Raised between Japan and Vancouver, Kai Kubota-Enright started composing only relatively recently, when she moved to Montréal to study at McGill in 2018. Success came quite quickly: in 2022 she won the ROSL Composition Award, resulting in a London Sinfonietta premiere at the Purcell Room, and in 2025 spatial communication of dripstone won McGill’s Graham Sommer Competition where it was premiered by Ensemble Paramirabo.

 

Kubota-Enright’s work is often associated with a very particular sonic experience, and thus with a specific time and place. This is often focussed on the sounds of nature, whether the calls of cicadas or the noises of underground rivers. In this case, in 2023 she visited Shikoku, the smallest of Japan’s four islands. While there, she travelled to the Mikuro and Shinmei caves on the eastern coast, most famous for being the place where the monk Kūkai, the founder of Shingon Buddhism, reached enlightenment.
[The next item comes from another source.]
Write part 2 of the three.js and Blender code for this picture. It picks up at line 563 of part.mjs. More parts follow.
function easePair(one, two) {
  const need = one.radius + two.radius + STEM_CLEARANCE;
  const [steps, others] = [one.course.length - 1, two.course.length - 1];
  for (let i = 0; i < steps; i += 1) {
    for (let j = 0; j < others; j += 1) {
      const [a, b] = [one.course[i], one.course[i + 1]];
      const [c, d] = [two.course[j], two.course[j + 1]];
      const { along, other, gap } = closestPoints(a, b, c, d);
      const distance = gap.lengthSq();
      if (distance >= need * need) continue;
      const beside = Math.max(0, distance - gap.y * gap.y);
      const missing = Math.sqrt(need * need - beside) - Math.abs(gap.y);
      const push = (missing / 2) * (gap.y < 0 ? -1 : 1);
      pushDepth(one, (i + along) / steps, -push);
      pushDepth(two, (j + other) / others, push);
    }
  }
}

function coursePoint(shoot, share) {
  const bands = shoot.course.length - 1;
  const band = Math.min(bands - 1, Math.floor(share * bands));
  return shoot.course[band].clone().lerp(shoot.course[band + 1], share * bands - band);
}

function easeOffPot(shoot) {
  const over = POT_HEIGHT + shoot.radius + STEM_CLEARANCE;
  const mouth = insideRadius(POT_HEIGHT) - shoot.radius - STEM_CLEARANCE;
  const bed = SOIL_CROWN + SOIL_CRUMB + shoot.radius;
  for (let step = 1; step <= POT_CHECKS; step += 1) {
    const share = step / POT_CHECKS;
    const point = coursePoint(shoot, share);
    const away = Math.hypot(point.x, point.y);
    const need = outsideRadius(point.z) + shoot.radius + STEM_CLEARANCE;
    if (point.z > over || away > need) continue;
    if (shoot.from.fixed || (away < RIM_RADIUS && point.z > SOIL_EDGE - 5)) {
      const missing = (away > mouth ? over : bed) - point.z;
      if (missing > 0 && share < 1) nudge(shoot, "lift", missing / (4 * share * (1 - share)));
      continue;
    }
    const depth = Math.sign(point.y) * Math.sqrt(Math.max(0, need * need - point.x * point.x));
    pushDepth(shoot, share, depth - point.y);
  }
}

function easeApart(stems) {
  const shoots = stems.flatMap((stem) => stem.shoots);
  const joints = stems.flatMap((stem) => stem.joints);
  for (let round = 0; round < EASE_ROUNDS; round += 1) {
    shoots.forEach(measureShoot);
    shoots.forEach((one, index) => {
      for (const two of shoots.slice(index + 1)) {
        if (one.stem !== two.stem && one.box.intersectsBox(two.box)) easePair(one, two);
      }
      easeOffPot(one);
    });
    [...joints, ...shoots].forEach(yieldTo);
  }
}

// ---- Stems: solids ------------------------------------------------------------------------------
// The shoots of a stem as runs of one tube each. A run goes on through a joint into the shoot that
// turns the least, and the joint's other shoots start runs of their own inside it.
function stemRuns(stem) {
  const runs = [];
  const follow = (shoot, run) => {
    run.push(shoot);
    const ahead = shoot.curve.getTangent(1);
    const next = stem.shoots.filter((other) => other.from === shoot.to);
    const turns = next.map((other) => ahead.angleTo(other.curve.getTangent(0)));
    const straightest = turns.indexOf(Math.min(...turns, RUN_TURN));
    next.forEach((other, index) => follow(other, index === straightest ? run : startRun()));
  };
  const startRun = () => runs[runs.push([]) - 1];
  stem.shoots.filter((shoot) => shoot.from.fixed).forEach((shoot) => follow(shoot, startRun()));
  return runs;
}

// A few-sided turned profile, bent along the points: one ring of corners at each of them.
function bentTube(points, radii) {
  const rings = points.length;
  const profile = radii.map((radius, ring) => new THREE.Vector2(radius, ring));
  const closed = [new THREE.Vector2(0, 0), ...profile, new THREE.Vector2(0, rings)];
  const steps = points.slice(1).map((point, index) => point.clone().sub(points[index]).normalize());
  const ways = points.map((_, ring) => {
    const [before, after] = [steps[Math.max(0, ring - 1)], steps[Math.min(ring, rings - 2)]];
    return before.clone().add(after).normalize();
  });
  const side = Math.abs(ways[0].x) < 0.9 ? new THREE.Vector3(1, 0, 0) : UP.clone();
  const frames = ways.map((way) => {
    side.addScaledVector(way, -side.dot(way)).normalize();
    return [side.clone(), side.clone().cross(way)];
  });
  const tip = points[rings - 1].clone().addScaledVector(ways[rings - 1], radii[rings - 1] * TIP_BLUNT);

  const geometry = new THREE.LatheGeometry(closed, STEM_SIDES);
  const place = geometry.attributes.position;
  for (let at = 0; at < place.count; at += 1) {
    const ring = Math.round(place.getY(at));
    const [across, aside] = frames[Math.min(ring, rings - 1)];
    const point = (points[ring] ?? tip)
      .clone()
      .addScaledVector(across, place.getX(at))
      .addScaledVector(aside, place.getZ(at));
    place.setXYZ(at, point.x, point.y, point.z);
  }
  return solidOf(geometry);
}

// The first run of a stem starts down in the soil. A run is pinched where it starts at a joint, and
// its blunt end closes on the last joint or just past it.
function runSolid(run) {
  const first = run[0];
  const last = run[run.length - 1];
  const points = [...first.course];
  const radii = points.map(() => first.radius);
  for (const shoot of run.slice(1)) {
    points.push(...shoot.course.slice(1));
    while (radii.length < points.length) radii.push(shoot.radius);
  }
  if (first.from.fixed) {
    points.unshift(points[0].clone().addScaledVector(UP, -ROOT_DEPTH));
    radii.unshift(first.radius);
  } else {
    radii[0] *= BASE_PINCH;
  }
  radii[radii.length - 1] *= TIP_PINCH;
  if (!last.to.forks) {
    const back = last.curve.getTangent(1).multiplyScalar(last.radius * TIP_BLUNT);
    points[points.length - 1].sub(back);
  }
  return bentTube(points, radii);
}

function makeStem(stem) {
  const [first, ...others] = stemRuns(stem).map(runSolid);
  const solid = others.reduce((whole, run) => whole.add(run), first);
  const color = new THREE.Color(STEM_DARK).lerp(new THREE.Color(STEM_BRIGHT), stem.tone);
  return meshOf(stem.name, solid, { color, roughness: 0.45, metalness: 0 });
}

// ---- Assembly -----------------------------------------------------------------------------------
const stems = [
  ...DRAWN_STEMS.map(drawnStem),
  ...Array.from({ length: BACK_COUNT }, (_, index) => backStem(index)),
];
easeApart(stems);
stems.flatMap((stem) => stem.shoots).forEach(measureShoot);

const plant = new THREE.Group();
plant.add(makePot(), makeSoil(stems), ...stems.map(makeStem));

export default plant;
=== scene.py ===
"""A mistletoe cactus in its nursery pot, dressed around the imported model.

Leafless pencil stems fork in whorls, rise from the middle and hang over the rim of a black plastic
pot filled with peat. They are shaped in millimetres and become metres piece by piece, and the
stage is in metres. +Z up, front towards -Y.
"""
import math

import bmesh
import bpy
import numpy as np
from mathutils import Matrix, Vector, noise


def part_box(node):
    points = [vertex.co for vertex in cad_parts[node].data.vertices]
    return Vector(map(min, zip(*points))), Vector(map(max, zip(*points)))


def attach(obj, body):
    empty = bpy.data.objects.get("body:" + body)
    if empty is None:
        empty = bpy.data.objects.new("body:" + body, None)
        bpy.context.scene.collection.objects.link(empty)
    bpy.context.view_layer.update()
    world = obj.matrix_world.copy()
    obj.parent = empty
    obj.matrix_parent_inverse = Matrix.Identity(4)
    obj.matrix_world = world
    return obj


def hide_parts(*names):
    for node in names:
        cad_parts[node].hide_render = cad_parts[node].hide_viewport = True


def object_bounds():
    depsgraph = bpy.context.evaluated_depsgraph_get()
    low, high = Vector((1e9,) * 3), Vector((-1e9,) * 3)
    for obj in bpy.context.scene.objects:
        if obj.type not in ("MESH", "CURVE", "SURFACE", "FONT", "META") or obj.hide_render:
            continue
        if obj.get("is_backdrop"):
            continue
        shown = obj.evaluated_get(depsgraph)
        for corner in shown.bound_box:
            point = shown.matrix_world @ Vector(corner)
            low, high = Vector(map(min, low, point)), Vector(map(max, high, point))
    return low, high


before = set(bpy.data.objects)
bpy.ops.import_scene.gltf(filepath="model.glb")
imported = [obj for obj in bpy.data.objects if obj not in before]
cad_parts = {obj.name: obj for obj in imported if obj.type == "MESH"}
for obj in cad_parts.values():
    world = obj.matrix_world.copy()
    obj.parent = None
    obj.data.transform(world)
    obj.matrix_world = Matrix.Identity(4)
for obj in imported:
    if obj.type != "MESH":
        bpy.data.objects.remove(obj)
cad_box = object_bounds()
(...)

On entering the caves, Kubota-Enright recalls that there was “this endless dripping of water from all different directions, and listening to it carefully you hear not just the dripping but the way the sound of the dripping reflects and augments through the different reverberations within the cave.”

 

The piece takes this quite literally: the piano and vibraphone, with what Kubota-Enright describes as their more “watery feel”, act as the droplets. Meanwhile, the other instruments then augment and reflect these sounds around the space. The music is elusive: often delighting in the smudging of timbres achieved by extended ways of playing and very soft dynamics.